Data entries:

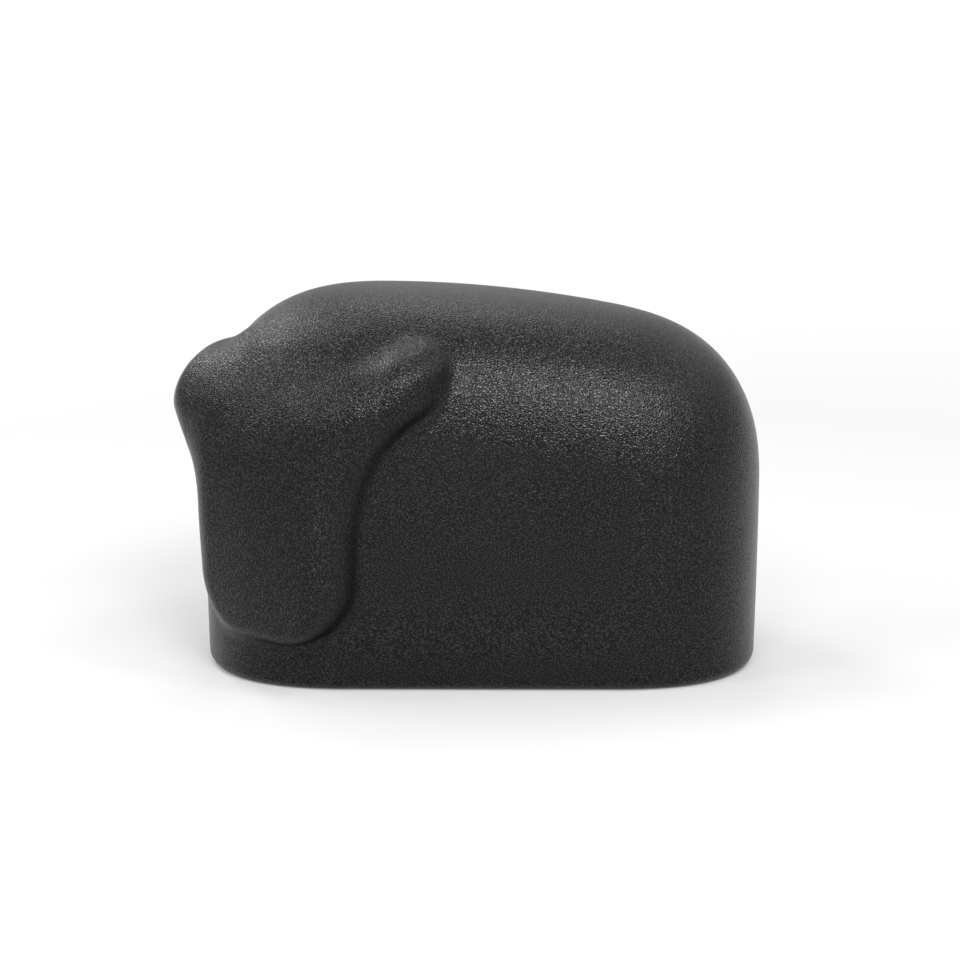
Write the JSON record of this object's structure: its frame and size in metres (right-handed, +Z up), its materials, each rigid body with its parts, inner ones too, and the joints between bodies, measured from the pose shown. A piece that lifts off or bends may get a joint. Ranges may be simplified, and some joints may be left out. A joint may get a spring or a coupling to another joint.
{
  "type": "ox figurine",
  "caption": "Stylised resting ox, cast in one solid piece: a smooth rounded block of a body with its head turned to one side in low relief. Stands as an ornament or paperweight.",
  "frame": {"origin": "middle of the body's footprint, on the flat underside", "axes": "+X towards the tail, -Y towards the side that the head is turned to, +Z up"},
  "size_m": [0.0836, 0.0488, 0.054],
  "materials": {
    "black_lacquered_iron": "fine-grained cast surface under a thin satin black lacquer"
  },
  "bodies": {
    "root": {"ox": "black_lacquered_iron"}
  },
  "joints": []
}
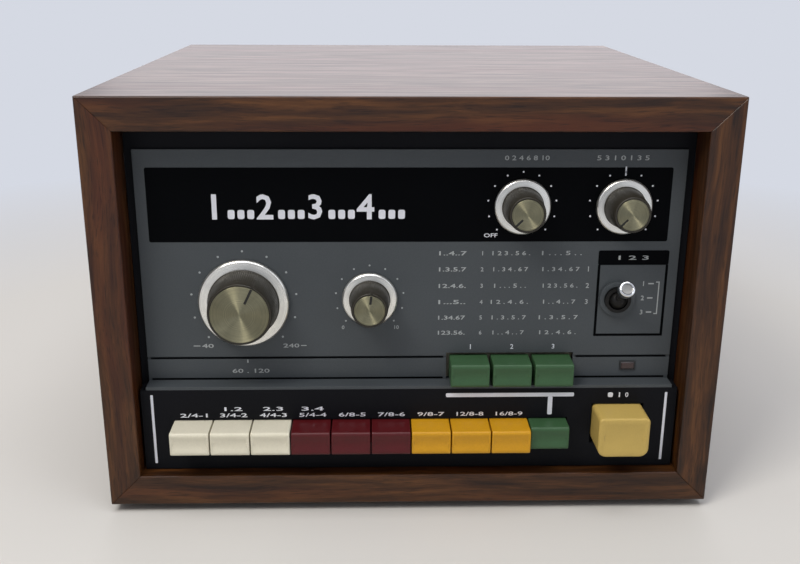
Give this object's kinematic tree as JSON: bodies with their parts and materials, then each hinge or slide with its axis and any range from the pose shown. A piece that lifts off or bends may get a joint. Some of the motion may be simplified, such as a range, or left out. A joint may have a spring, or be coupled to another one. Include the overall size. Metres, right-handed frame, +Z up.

Required work: Write out the entries in full, exactly as given.

Result:
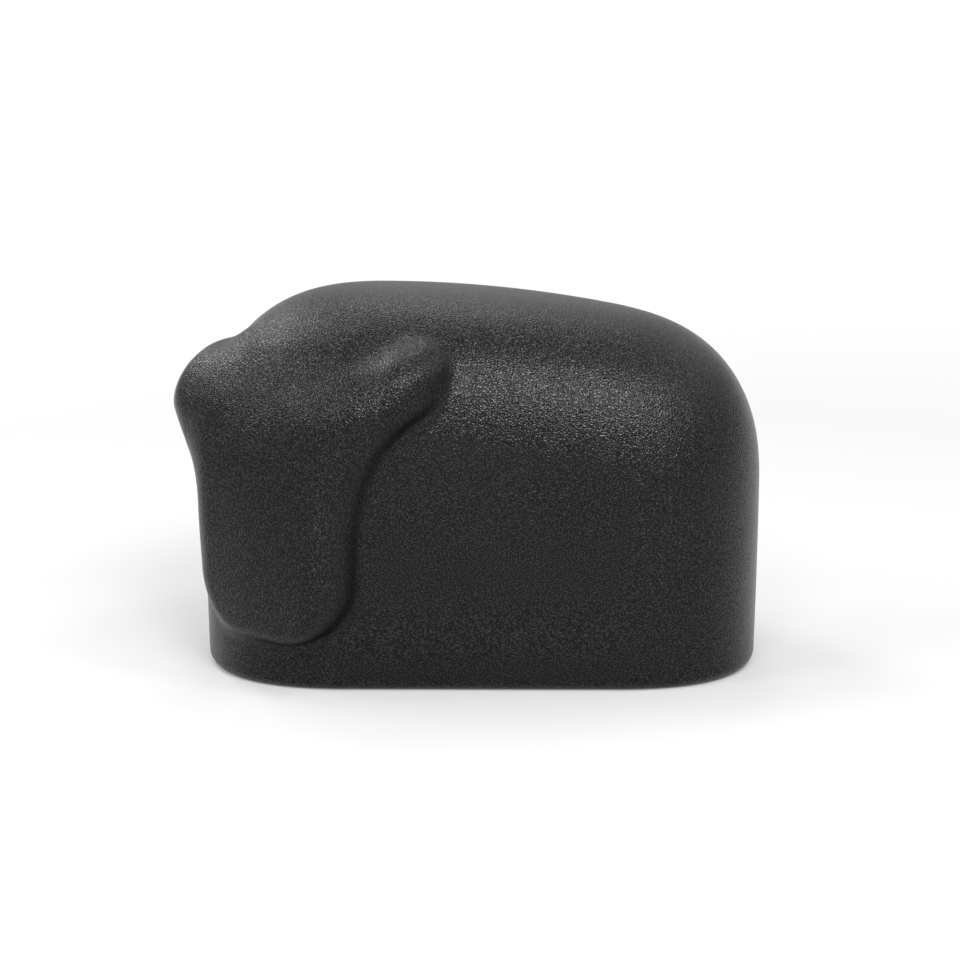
Write the JSON record of this object's structure: its frame and size in metres (right-handed, +Z up), its materials, each rigid body with its parts, inner ones too, and the joints between bodies, measured from the pose shown. A piece that lifts off or bends may get a joint. Ranges may be simplified, and some joints may be left out. A joint may get a spring or a coupling to another joint.
{
  "type": "ox figurine",
  "caption": "Stylised resting ox, cast in one solid piece: a smooth rounded block of a body with its head turned to one side in low relief. Stands as an ornament or paperweight.",
  "frame": {"origin": "middle of the body's footprint, on the flat underside", "axes": "+X towards the tail, -Y towards the side that the head is turned to, +Z up"},
  "size_m": [0.0836, 0.0488, 0.054],
  "materials": {
    "black_lacquered_iron": "fine-grained cast surface under a thin satin black lacquer"
  },
  "bodies": {
    "root": {"ox": "black_lacquered_iron"}
  },
  "joints": []
}
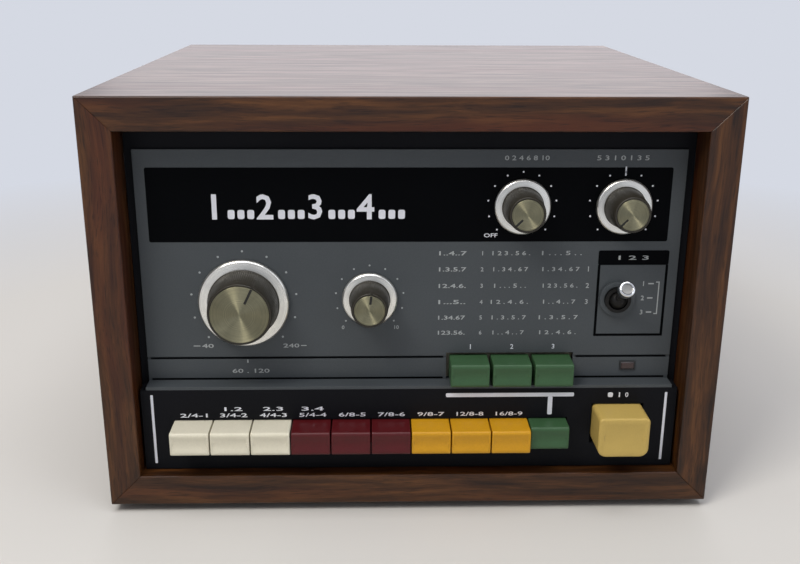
Give this object's kinematic tree as JSON: bodies with their parts and materials, then each hinge or slide with its axis and any range from the pose shown. A piece that lifts off or bends may get a joint. Some of the motion may be simplified, such as a range, or left out. A joint may have a spring, or be coupled to another one. Include the overall size. Metres, right-handed frame, +Z up.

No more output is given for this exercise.